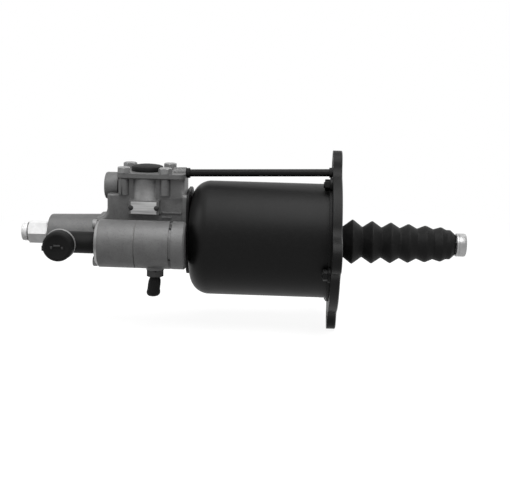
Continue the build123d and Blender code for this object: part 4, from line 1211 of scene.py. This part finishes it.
class SERVO_OT_inner_pieces(bpy.types.Operator):
    """Finish the pieces inside, and put smooth-shaded copies in place of the springs"""

    bl_idname = "servo.inner_pieces"
    bl_label = "Inner Pieces"

    def execute(self, context):
        record = frame["record"]
        slots = {item["node"]: item["material_slot"] for item in record["subparts"]}
        for name, node in frame["nodes"].items():
            node.data.materials.clear()
            node.data.materials.append(FINISHES[slots[name]])
        springs = (
            ("preload_spring", "servo_stroke", SERVO_STROKE),
            ("relay_spring", "relay_stroke", RELAY_STROKE),
            ("poppet_spring", "poppet_stroke", POPPET_STROKE),
        )
        for node, joint, travel in springs:
            made = piece(
                node_form(node),
                node + "_coil",
                "spring_steel",
                stands_for=(node,),
                sharp=50,
                closed=False,
            )
            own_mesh(made)
        return {"FINISHED"}


class SERVO_PT_panel(bpy.types.Panel):
    """The servo's operators, in the order in which they run"""

    bl_idname = "SERVO_PT_panel"
    bl_label = "Clutch Servo"
    bl_space_type = "VIEW_3D"
    bl_region_type = "UI"
    bl_category = "Clutch Servo"

    def draw(self, context):
        for operator in OPERATORS:
            self.layout.operator(operator.bl_idname)


SETTINGS = {"servo_sizes": ServoSizes, "servo_colours": ServoColours, "servo_view": ServoView}
OPERATORS = (
    SERVO_OT_stage,
    SERVO_OT_castings,
    SERVO_OT_air_cylinder,
    SERVO_OT_flange,
    SERVO_OT_top_cover,
    SERVO_OT_breather,
    SERVO_OT_exhaust,
    SERVO_OT_bleeder,
    SERVO_OT_adapter,
    SERVO_OT_name_plate,
    SERVO_OT_barrel_screws,
    SERVO_OT_bellows,
    SERVO_OT_push_rod,
    SERVO_OT_inner_pieces,
)


def register():
    for group in SETTINGS.values():
        bpy.utils.register_class(group)
    for name, group in SETTINGS.items():
        setattr(bpy.types.Scene, name, PointerProperty(type=group))
    for operator in OPERATORS:
        bpy.utils.register_class(operator)
    bpy.utils.register_class(SERVO_PT_panel)


def unregister():
    bpy.utils.unregister_class(SERVO_PT_panel)
    for operator in reversed(OPERATORS):
        bpy.utils.unregister_class(operator)
    for name, group in SETTINGS.items():
        delattr(bpy.types.Scene, name)
        bpy.utils.unregister_class(group)


def main():
    """Build the scene."""
    register()
    make_finishes(bpy.context.scene.servo_colours)
    for operator in OPERATORS:
        group, name = operator.bl_idname.split(".")
        getattr(getattr(bpy.ops, group), name)()


if __name__ == "__main__":
    main()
⁂
_EXERCISE DIRECTIONS_
Only the lines from the beginning of the material to the line containing "self.layout.operator(operator.bl_idname)" should be echoed, verbatim and in full.

_SOLUTION TO THE PROBLEM_
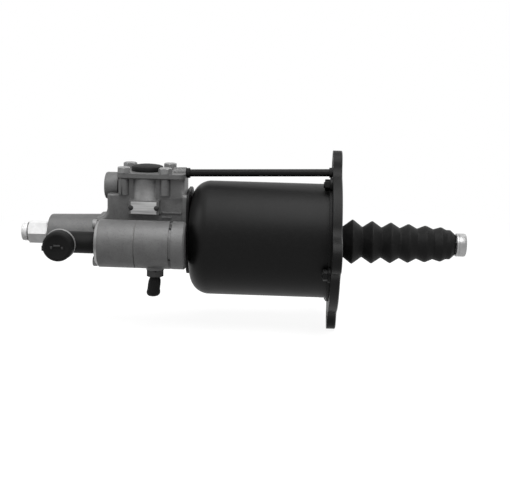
Continue the build123d and Blender code for this object: part 4, from line 1211 of scene.py. This part finishes it.
class SERVO_OT_inner_pieces(bpy.types.Operator):
    """Finish the pieces inside, and put smooth-shaded copies in place of the springs"""

    bl_idname = "servo.inner_pieces"
    bl_label = "Inner Pieces"

    def execute(self, context):
        record = frame["record"]
        slots = {item["node"]: item["material_slot"] for item in record["subparts"]}
        for name, node in frame["nodes"].items():
            node.data.materials.clear()
            node.data.materials.append(FINISHES[slots[name]])
        springs = (
            ("preload_spring", "servo_stroke", SERVO_STROKE),
            ("relay_spring", "relay_stroke", RELAY_STROKE),
            ("poppet_spring", "poppet_stroke", POPPET_STROKE),
        )
        for node, joint, travel in springs:
            made = piece(
                node_form(node),
                node + "_coil",
                "spring_steel",
                stands_for=(node,),
                sharp=50,
                closed=False,
            )
            own_mesh(made)
        return {"FINISHED"}


class SERVO_PT_panel(bpy.types.Panel):
    """The servo's operators, in the order in which they run"""

    bl_idname = "SERVO_PT_panel"
    bl_label = "Clutch Servo"
    bl_space_type = "VIEW_3D"
    bl_region_type = "UI"
    bl_category = "Clutch Servo"

    def draw(self, context):
        for operator in OPERATORS:
            self.layout.operator(operator.bl_idname)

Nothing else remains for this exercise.